» Given instruction: Emit the exact text of every line from the line with "Keep writing the" to the line with "return lines", both ends included. No other output is expected.

» Data extract:
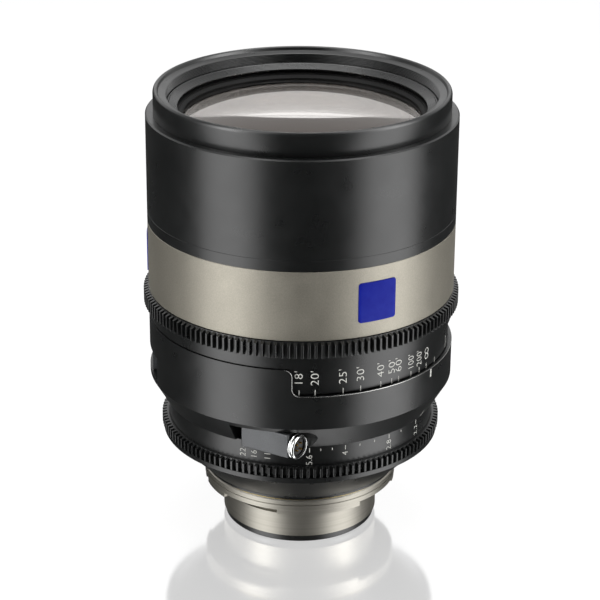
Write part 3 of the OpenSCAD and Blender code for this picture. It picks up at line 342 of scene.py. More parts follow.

...

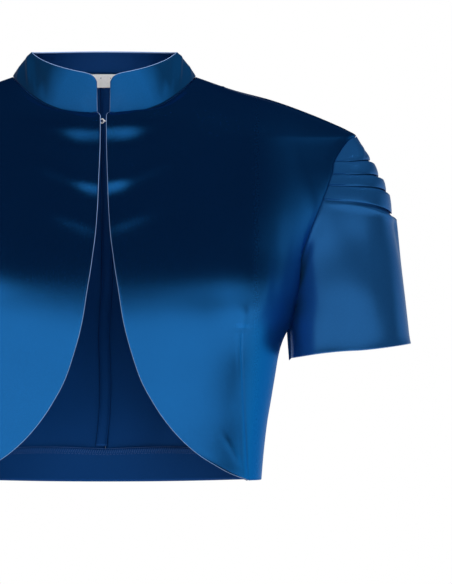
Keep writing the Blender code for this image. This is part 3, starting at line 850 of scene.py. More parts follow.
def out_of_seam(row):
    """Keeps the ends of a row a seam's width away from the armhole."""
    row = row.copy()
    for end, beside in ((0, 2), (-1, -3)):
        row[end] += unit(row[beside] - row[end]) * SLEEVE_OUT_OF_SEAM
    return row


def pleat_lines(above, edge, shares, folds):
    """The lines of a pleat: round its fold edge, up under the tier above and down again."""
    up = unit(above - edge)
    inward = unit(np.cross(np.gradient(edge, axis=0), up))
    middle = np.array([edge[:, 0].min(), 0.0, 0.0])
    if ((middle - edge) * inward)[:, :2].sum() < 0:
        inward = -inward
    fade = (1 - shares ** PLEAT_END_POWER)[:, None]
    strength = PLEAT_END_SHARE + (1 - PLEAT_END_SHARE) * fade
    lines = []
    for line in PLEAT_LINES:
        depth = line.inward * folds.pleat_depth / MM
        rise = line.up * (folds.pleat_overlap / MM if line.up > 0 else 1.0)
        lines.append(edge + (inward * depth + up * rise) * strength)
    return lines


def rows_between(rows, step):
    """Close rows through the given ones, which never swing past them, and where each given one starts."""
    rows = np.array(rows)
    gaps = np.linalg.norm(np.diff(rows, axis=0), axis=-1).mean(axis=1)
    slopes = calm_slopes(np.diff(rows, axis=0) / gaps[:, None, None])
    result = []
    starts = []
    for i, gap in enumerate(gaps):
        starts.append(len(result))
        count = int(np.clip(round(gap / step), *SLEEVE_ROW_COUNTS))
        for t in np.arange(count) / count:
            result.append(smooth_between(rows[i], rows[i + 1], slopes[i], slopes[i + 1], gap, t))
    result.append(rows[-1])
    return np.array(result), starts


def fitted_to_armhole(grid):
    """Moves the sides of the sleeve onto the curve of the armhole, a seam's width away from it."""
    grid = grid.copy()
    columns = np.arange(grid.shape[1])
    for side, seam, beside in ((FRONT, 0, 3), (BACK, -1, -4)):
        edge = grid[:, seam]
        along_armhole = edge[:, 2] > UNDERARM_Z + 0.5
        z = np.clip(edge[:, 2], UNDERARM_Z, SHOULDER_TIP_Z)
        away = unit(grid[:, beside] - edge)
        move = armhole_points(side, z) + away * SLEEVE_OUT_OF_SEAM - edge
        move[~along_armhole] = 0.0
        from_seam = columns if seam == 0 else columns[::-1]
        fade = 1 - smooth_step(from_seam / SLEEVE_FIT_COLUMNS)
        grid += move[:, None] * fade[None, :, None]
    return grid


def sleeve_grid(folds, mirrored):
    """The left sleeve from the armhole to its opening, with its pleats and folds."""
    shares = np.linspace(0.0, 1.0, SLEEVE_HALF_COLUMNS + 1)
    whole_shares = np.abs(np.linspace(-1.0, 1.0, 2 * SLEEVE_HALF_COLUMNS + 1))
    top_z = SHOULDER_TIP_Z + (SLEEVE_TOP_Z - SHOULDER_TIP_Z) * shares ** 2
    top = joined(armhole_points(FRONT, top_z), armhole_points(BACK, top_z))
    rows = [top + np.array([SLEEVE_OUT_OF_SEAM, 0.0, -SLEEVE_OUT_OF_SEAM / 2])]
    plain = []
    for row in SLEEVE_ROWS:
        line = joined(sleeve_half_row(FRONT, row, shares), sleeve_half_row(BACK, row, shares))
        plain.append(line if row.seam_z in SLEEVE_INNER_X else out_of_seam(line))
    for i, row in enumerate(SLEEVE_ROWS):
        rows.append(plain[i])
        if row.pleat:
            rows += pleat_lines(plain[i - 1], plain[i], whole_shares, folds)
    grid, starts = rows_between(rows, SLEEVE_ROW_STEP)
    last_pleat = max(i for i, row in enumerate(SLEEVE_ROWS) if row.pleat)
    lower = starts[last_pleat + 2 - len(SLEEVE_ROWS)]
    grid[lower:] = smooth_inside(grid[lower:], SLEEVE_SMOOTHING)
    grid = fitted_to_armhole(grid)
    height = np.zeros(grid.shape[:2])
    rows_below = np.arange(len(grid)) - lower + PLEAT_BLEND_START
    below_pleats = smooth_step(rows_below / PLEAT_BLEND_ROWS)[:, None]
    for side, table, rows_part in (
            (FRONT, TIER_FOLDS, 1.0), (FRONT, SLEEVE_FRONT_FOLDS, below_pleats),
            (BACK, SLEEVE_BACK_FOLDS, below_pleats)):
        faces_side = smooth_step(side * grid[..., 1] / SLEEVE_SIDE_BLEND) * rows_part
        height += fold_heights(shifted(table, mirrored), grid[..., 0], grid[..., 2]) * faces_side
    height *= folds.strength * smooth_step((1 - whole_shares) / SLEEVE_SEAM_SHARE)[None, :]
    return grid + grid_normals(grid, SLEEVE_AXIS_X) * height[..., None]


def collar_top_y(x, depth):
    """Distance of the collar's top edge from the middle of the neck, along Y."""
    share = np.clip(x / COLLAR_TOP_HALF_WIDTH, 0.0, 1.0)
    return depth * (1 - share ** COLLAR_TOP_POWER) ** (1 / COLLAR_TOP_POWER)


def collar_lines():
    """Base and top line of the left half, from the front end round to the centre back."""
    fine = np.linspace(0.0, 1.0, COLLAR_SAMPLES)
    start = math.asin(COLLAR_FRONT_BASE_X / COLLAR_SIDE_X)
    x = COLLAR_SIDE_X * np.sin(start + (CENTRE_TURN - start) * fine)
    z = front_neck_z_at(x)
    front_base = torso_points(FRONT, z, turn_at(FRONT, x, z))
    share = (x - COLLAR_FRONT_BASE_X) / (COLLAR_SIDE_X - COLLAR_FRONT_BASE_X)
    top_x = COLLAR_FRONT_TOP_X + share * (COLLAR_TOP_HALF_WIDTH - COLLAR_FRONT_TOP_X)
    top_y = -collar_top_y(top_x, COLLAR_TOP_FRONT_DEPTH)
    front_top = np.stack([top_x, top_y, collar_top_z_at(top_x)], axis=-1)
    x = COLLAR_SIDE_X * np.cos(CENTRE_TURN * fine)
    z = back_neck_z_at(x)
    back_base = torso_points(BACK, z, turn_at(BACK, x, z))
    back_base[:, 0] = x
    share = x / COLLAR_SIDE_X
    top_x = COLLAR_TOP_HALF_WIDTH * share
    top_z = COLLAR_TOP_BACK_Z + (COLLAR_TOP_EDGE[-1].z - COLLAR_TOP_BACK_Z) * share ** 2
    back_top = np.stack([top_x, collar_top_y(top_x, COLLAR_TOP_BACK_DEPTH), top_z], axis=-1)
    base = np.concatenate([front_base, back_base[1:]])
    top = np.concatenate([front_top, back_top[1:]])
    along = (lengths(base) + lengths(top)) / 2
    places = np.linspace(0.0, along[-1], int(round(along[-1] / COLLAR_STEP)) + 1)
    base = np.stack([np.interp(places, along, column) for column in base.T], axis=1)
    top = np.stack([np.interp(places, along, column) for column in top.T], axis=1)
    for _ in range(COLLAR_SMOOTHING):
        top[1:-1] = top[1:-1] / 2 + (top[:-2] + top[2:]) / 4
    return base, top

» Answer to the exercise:
Keep writing the Blender code for this image. This is part 3, starting at line 850 of scene.py. More parts follow.
def out_of_seam(row):
    """Keeps the ends of a row a seam's width away from the armhole."""
    row = row.copy()
    for end, beside in ((0, 2), (-1, -3)):
        row[end] += unit(row[beside] - row[end]) * SLEEVE_OUT_OF_SEAM
    return row


def pleat_lines(above, edge, shares, folds):
    """The lines of a pleat: round its fold edge, up under the tier above and down again."""
    up = unit(above - edge)
    inward = unit(np.cross(np.gradient(edge, axis=0), up))
    middle = np.array([edge[:, 0].min(), 0.0, 0.0])
    if ((middle - edge) * inward)[:, :2].sum() < 0:
        inward = -inward
    fade = (1 - shares ** PLEAT_END_POWER)[:, None]
    strength = PLEAT_END_SHARE + (1 - PLEAT_END_SHARE) * fade
    lines = []
    for line in PLEAT_LINES:
        depth = line.inward * folds.pleat_depth / MM
        rise = line.up * (folds.pleat_overlap / MM if line.up > 0 else 1.0)
        lines.append(edge + (inward * depth + up * rise) * strength)
    return lines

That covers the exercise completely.